8. Don’t Do Feature Creep
If you fill a glass, you know that you can't pour more water. Yet, one of the biggest issues in production in every place I've been has been feature creep and other kinds of spot requests. They're often more or less panicked, "do this NOW!" They're also often formulated in a trivialising manner, and from people outside the affected field of work. "That can't be too hard - it's just X." But what they all ultimately do is that they pour more water. This is another situation handled best by process - define how you do things, then make sure to do it that way. Use proper deadlines and follow them. If you say content stop, then there's no room for "just one texture." Be consistent, be fair and follow the plan even when it hurts in the short-term.
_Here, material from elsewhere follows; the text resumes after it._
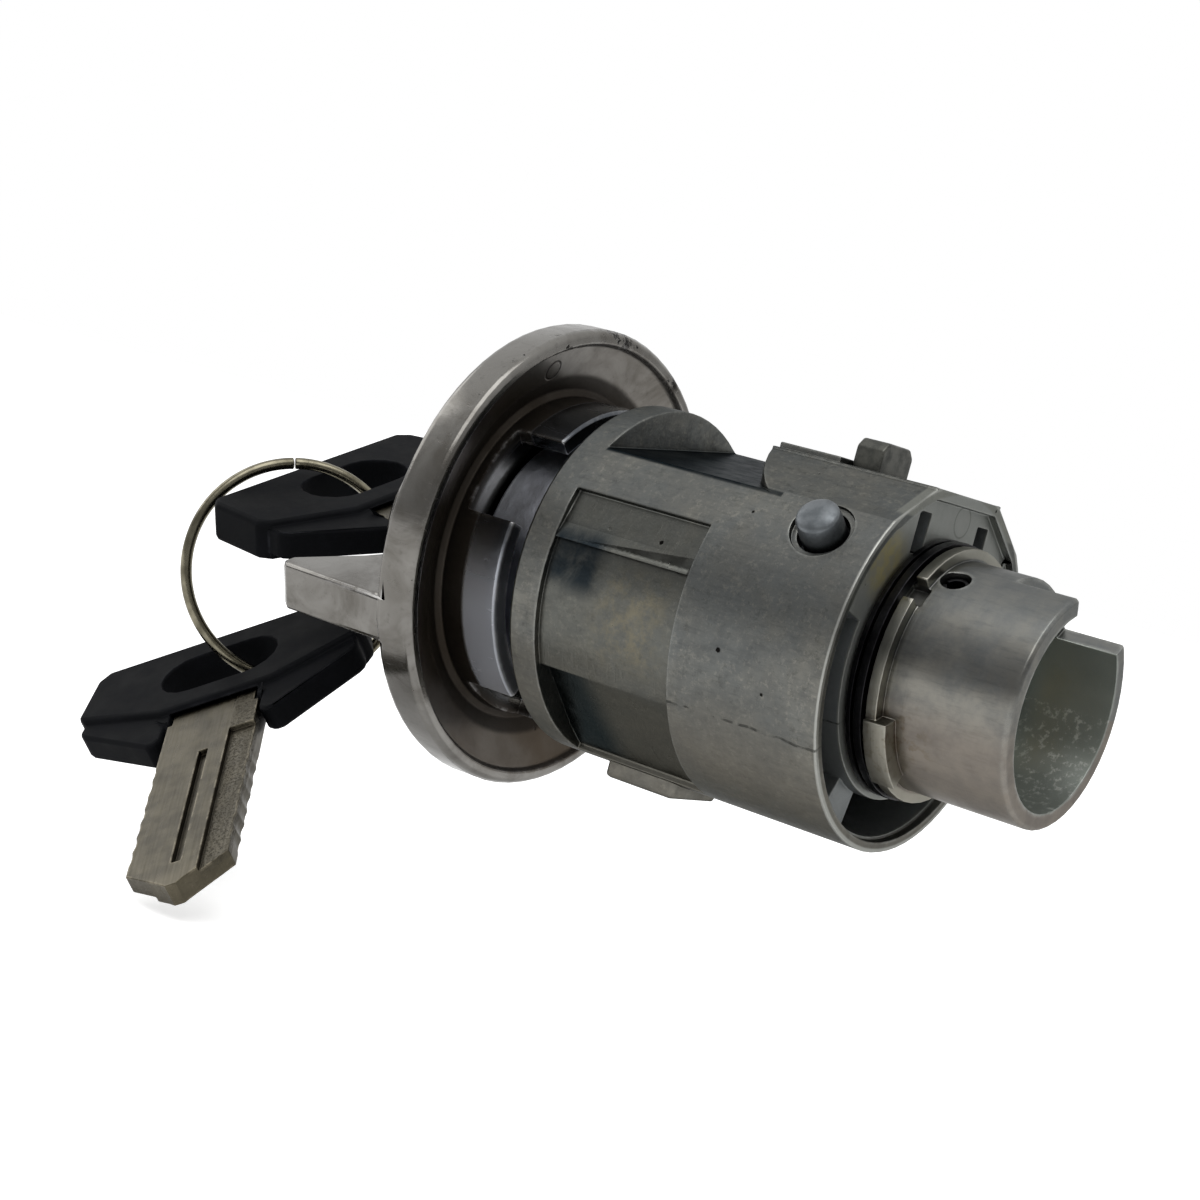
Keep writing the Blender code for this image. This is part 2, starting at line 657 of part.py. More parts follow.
def build_housing(finish):
    housing = part("housing", turned(housing_profile(), STEPS_LARGE), finish)
    add_boss_faces(housing)
    add_waist(housing)
    add_corner_facet(housing)
    add_plunger_bore(housing)
    add_bolt_pocket(housing)
    add_foot_rib(housing)
    groove_reach = plug_bore + BROACH_DEPTH
    groove = rectangle(-groove_reach, groove_reach, -wafer_slot_half, wafer_slot_half)
    turn = Matrix.Rotation(ROTOR_TURN, 4, "X")
    last = wafer_level(wafer_count - 1) + WAFER_THICKNESS * 2
    cut(housing, prism([groove], neck_front - OVERRUN, last, turn @ ALONG_X))
    add_rear_pockets(housing)
    return housing


def build_plunger(finish, spring_finish):
    floor, flange_bottom, flange_top, _, _, surface = plunger_levels()
    frame = radial_frame(PLUNGER_X, PLUNGER_DEGREES)
    top = surface + PLUNGER_PROUD
    flange = PLUNGER_RADIUS + PLUNGER_FLANGE
    core_top = flange_bottom + PLUNGER_TRAVEL + PLUNGER_LIP
    dome_foot = top - PLUNGER_DOME
    dome = [(PLUNGER_RADIUS * cos(radians(turn)), dome_foot + PLUNGER_DOME * sin(radians(turn)))
            for turn in range(0, 90, DOME_STEP)]
    core = [(0.0, core_top), (PLUNGER_CORE, core_top), (PLUNGER_CORE, flange_bottom)]
    collar = [(flange, flange_bottom), (flange, flange_top), (PLUNGER_RADIUS, flange_top)]
    profile = core + collar + dome + [(0.0, top)]
    plunger = part("retaining_plunger", turned(profile, STEPS_SMALL, frame, closed=False), finish)
    spring_radius = PLUNGER_CORE - FIT_GAP - COIL_WIRE
    spring_top = core_top - PLUNGER_TRAVEL - SEAT_GAP
    spring_foot = floor + SEAT_GAP
    spring = coil(spring_radius, COIL_WIRE, PLUNGER_SPRING_TURNS, spring_foot, spring_top, frame)
    part("plunger_spring", spring, spring_finish)
    return plunger


def build_latch_bolt(finish, spring_finish):
    floor, foot_bottom, foot_top, _ = bolt_levels()
    top = BOSS_HEIGHT + BOLT_PROUD
    half = BOLT_WIDTH / 2
    wide = half + BOLT_FOOT - FIT_GAP
    chamfer = BOLT_TOP_CHAMFER
    outline = [(-wide, foot_bottom), (wide, foot_bottom), (wide, foot_top), (half, foot_top),
               (half, top - chamfer), (half - chamfer, top), (-half + chamfer, top), (-half, top - chamfer),
               (-half, foot_top), (-wide, foot_top)]
    near, far = BOLT_X - BOLT_LENGTH / 2, BOLT_X + BOLT_LENGTH / 2
    bolt = part("latch_bolt", prism([outline], near, far), finish)
    frame = Matrix.Translation((BOLT_X, 0.0, 0.0))
    core_top = foot_bottom + BOLT_TRAVEL + BOLT_LIP
    core = turned([(0.0, core_top), (BOLT_CORE, core_top), (BOLT_CORE, foot_bottom - OVERRUN),
                   (0.0, foot_bottom - OVERRUN)], STEPS_SMALL, frame, closed=False)
    cut(bolt, core)
    spring_radius = BOLT_CORE - FIT_GAP / 2 - COIL_WIRE
    low, high = floor + SEAT_GAP, core_top - SEAT_GAP
    spring = coil(spring_radius, COIL_WIRE, LATCH_SPRING_TURNS, low, high, frame)
    part("latch_spring", spring, spring_finish)
    return bolt


def knob_profile():
    """Half section of the knob: hollow hub, rounded rim, dished back, web and skirt."""
    rim = KNOB_RADIUS
    fillet = KNOB_RIM_ROUND
    bore = PLUG_HEAD_RADIUS + FIT_GAP
    hub = [(plug_bore, hub_inner_front), (plug_bore, head_seat), (bore, head_seat), (bore, hub_front),
           (HUB_RADIUS - fillet, hub_front), (HUB_RADIUS, hub_front + fillet),
           (HUB_RADIUS, knob_front - fillet), (HUB_RADIUS + fillet, knob_front)]
    edge = [(rim - fillet * 2, knob_front), (rim - fillet / 3, knob_front + fillet / 3),
            (rim, knob_front + fillet * 4 / 3), (rim, -fillet), (rim - fillet / 3, -fillet / 3),
            (rim - fillet, 0.0)]
    dish_outer = rim - KNOB_LIP
    dish_floor = -KNOB_DISH_DEPTH
    dish = [(dish_outer, 0.0), (dish_outer - fillet / 2, -fillet), (SKIRT_RADIUS + fillet, dish_floor),
            (SKIRT_RADIUS, dish_floor + fillet / 2)]
    chamfer = SKIRT_WALL / 6
    skirt = [(SKIRT_RADIUS, SKIRT_LENGTH - chamfer), (SKIRT_RADIUS - chamfer, SKIRT_LENGTH),
             (skirt_inner, SKIRT_LENGTH), (skirt_inner, web_back), (hub_inner, web_back),
             (hub_inner, hub_inner_front)]
    return hub + edge + dish + skirt


def ear_outline():
    """Side view of a finger ear: level along the axis, distance from it."""
    tip = knob_front - EAR_HEIGHT
    outer = KNOB_RADIUS - KNOB_RIM_ROUND / 4
    root = knob_front + KNOB_WEB / 3
    slope_run = outer - EAR_TIP - EAR_FOOT_RADIUS
    return [(root, outer), (tip + EAR_CHAMFER_ALONG, outer), (tip, outer - EAR_CHAMFER_ACROSS),
            (tip, outer - EAR_TIP), (tip + slope_run, EAR_FOOT_RADIUS), (root, EAR_FOOT_RADIUS)]


def build_knob(finish, parent):
    knob = part("bezel_knob", turned(knob_profile(), STEPS_LARGE), finish, parent)
    for side in (-1, 1):
        outline = [(level, side * out) for level, out in ear_outline()]
        ear = prism([outline], -EAR_THICKNESS / 2, EAR_THICKNESS / 2, ALONG_Z)
        join(knob, rounded(ear, EAR_EDGE_ROUND))
        notch_half = DRIVE_LUG_WIDTH / 2 + FIT_GAP
        reach = PLUG_HEAD_RADIUS + DRIVE_LUG_REACH + FIT_GAP
        sides = sorted((side * plug_bore, side * reach))
        cut(knob, prism([rectangle(*sides, -notch_half, notch_half)], hub_front - OVERRUN, head_seat))
    half = SKIRT_WINDOW_DEGREES / 2
    window_inner, window_outer = skirt_inner - SKIRT_WALL / 2, SKIRT_RADIUS + SKIRT_WALL / 2
    for centre in SKIRT_WINDOW_CENTRES:
        window = sector(window_inner, window_outer, centre - half, centre + half)
        cut(knob, prism([window], SKIRT_WINDOW_START, SKIRT_LENGTH + OVERRUN))
    return knob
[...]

9. Don’t Rely on Iteration
One of the biggest wastes in game development is to do the same work multiple times. It's often an outcome of working on something before anyone even knows what that something is supposed to be, and it often hides bad process behind the game development adage, “it’s an iterative process.” There has never been proper preproduction, prototyping or conceptualisation phases on any project I've worked on. It just jumped straight into production and didn't stop until five minutes after the first release candidate. The same level would be rebuilt a hundred times, inside the game, rather than getting reworked on a whiteboard or low-LOD where it takes hours to make important decisions and not weeks or months. Often, this was just to keep people busy because they happened to be at the office - not to meet actual needs. Define the product carefully and tangibly. Build it only when you know what to build.

End Rant
I haven't seen attack ships on fire or c-beams glitter, but I have seen things in game development that have shown me over and over that there's a very long way left to go. But these don'ts are just the beginning. Now comes the hard search for the dos!